The answer is a clear yes. He is indeed invading your privacy. Your age more or less settles this issue from a legal standpoint as well as a parental responsibility. The terrifying snares lying in wait on the net compel any sensible parent to keep watch on their kid’s online activities. You must assume that you are being monitored (and should proceed accordingly). Meanwhile, I would assume that you will advance your computer skills to render your dad’s task as problematic as you believe the surveillance merits.

josie's avatar

If you are 12, you live at home, and your dad pays the rent , then your privacy inside the home is pretty much what your dad says it is.

SEKA's avatar

Yes, it is an invasion of your privacy. Is your dad wrong for doing it? No way, he’s doing it because he loves you and doesn’t want some psycho harming you. He could easily ban you from being on the internet altogether. That wouldn’t make you very happy either. You will understand everything he’s doing when you get married and have a 12 y/o who thinks she’s 20

janbb's avatar

If you have a good relationship with your Dad, talk to him about your feelings. He does have a right to check on you but maybe you can figure out some parameters together. If your brother gets involved too, that’s ok.
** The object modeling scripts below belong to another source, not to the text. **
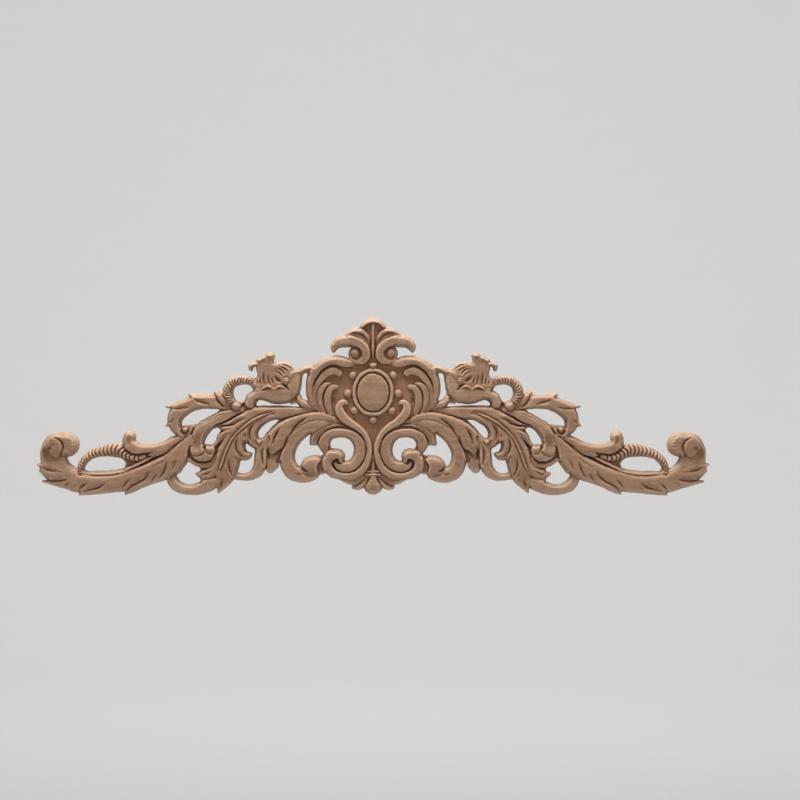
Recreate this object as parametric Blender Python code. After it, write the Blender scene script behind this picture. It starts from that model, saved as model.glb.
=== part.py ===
"""Carved wood applique: one board, pierced and carved with scrolls, leaves and a jewelled middle.

The carving is a thickness over the flat back. It is drawn in millimetres for the right half,
x along the ornament and z up it, and mirrored. Later forms lie over earlier ones.
"""

import bpy
import numpy as np

LENGTH = 0.500  # tip to tip, m
HALF_DRAWN = 250.0  # mm, half length of the drawing
MM = 0.001  # m
DEEPEST = 14.0  # mm, back to the highest crest
THINNEST = 4.0  # mm, floor of the deepest cut
RIM = 6.5  # mm, thickness of the bare edge all round
EDGE_SLOPE = 2.2  # how fast the carving may rise from the edge
EDGE_SOFT = 0.8  # mm, how softly that slope meets the carving
EDGE_REACH = 4.5  # mm from the outline within which that slope can matter
CUTTER = 0.3  # mm, how far the cutter rounds creases and crests
GRID = 0.7  # mm between the points where the relief is taken
FACES_HALF = 4900  # triangles kept in one half
SAMPLE = 0.5  # mm between the points that a curve is drawn with
STRETCH = 12  # pieces of a curve that are searched together
AROUND = 1.5  # mm outside a form where its height is still known
BLEND = 0.7  # mm over which one form rises out of another
GOUGE = 0.75  # share of a drawn cut's depth that is kept
CAP = 1.1  # radius of a rounded section over its half width
WOOD_COLOUR = (0.60, 0.40, 0.27, 1.0)
WOOD_ROUGHNESS = 0.6


def spline(stations, gap=SAMPLE):
    """Points on a smooth curve through the stations, with every column carried along."""
    p = np.array(stations, float)
    span = np.hypot(*np.diff(p[:, :2], axis=0).T)[:, None]
    at_station = np.r_[0, np.cumsum(span)]
    rise = np.diff(p, axis=0) / span
    slope = np.vstack([rise[:1], rise])
    if len(p) > 2:
        slope[1:-1] = (rise[:-1] * span[1:] + rise[1:] * span[:-1]) / (span[1:] + span[:-1])
        slope[0] = 1.5 * rise[0] - 0.5 * slope[1]
        slope[-1] = 1.5 * rise[-1] - 0.5 * slope[-2]
    at = np.linspace(0, at_station[-1], max(3, int(at_station[-1] / gap) + 2))
    i = np.clip(np.searchsorted(at_station, at, side="right") - 1, 0, len(p) - 2)
    h = span[i]
    u = (at[:, None] - at_station[i, None]) / h
    here = p[i] * (1 + 2 * u) * (1 - u) ** 2 + slope[i] * h * u * (1 - u) ** 2
    return here + p[i + 1] * u * u * (3 - 2 * u) + slope[i + 1] * h * u * u * (u - 1)


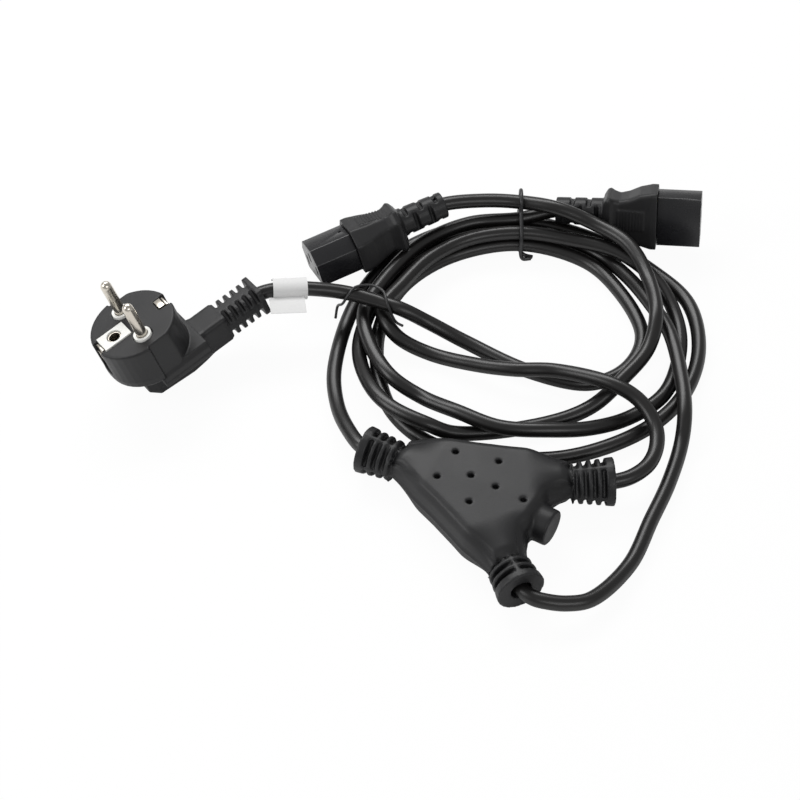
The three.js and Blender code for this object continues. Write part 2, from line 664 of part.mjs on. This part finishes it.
function makeLabel() {
  const group = placedGroup(labelPlace, labelTurn);
  const inner = cordDiameter / 2 + labelSlack;
  const outer = inner + labelWall;
  const wrap = barAlongX([-labelLength / 2, labelLength / 2], outer)
    .subtract(barAlongX([-labelLength, labelLength], inner));
  const flag = box([flagStart, flagStart + flagLength], [-outer - flagDrop, -inner - labelWall / 4],
    [-labelWall / 2, labelWall / 2]);
  group.add(mesh('cord_label', wrap.add(flag), paper));
  return group;
}

const splitter = new THREE.Group();
splitter.add(makePlug());
splitter.add(makeSplitter());
splitter.add(makeConnector('left', leftPlace, leftTurn));
splitter.add(makeConnector('right', rightPlace, rightTurn));
splitter.add(mesh('supply_cord', tube(supplyRoute, cordDiameter, cordSides, cordSteps), cordBlack));
splitter.add(mesh('right_cord', tube(rightRoute, cordDiameter, cordSides, cordSteps), cordBlack));
splitter.add(mesh('left_cord', tube(leftRoute, cordDiameter, cordSides, cordSteps), cordBlack));
splitter.add(mesh('bundle_tie', tube(bundleTieRoute, bundleTieDiameter, 8, 60), hardBlack));
splitter.add(mesh('plug_tie', tube(plugTieRoute, plugTieDiameter, 8, 60), hardBlack));
splitter.add(makeLabel());

export default splitter;
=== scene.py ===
import math
import bmesh
import bpy
from mathutils import Matrix, Vector


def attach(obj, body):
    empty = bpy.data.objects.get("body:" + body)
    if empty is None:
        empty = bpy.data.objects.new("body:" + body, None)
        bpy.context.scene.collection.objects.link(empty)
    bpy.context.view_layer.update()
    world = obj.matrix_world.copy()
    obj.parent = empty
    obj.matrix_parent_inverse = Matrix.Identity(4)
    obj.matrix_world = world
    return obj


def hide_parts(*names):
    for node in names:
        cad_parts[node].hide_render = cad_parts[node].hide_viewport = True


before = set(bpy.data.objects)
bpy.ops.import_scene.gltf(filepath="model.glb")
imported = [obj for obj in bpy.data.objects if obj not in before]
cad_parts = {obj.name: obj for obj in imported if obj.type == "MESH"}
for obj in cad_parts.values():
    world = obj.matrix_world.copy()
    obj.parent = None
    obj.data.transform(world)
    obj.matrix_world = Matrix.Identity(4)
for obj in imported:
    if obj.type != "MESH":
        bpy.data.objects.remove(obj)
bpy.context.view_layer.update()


# The table and the light. The cord set lies on a white table that runs into a white
# background, under a wide soft box over its far side and a weaker one at the front.
view_centre = Vector((-0.0034, 0.0013, 0.0))
view_distance = 0.95
view_height = math.radians(49)
view_line = Vector((0, -math.cos(view_height), math.sin(view_height)))
half_frame = 400
lens_in_pixels = 2210
camera_data = bpy.data.cameras.new("camera")
camera_data.angle = 2 * math.atan(half_frame / lens_in_pixels)
camera_data.clip_start = 0.05
camera = bpy.data.objects.new("camera", camera_data)
camera.location = view_centre + view_distance * view_line
camera.rotation_euler = (math.pi / 2 - view_height, 0, 0)
bpy.context.collection.objects.link(camera)
bpy.context.scene.camera = camera
bpy.context.scene.view_settings.view_transform = "Standard"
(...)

And by the way, we do have a minimum age of 13 for joining this site. Enjoy this freebie and please come back when you’re 13.

Zaku's avatar

Yes, it is an invasion of your privacy.

Your parents are legally allowed to invade your privacy.

It being legal doesn’t change how you feel about it.

Hopefully, you have a relationship with your parents such that you can tell them about your feelings and the impact of their behavior on you, and they will listen to what you say and talk to you about it in constructive ways and maybe even modify their behavior.

jca2's avatar

Yes, he’s invading your privacy but it’s for your own good, in ways that you may not realize at 12 years old. There are people out there who are predators and will message you and may pretend they are something that they are not. It’s called “catfishing.” They may say they are a young girl but it might be an old man who wants to trick you into speaking with him. It may be someone who pretends to be a young girl and then will ask you to buy iPhone gift cards for him or her. That happened to my daughter when she was 11. Someone from Instagram started messaging her and asking her about her name, her pets, etc. and then asked her to buy iPhone gift cards for them, because they said, “tomorrow is my birthday.” I had warned her about that type of thing happening, but after it happened, I had to use it as a teaching moment, and I made her block the person permanently. Even though I had warned her previously, she was gullible.

So those types of things are examples of what can happen, which your dad understands, and is “spying on you” for your own good.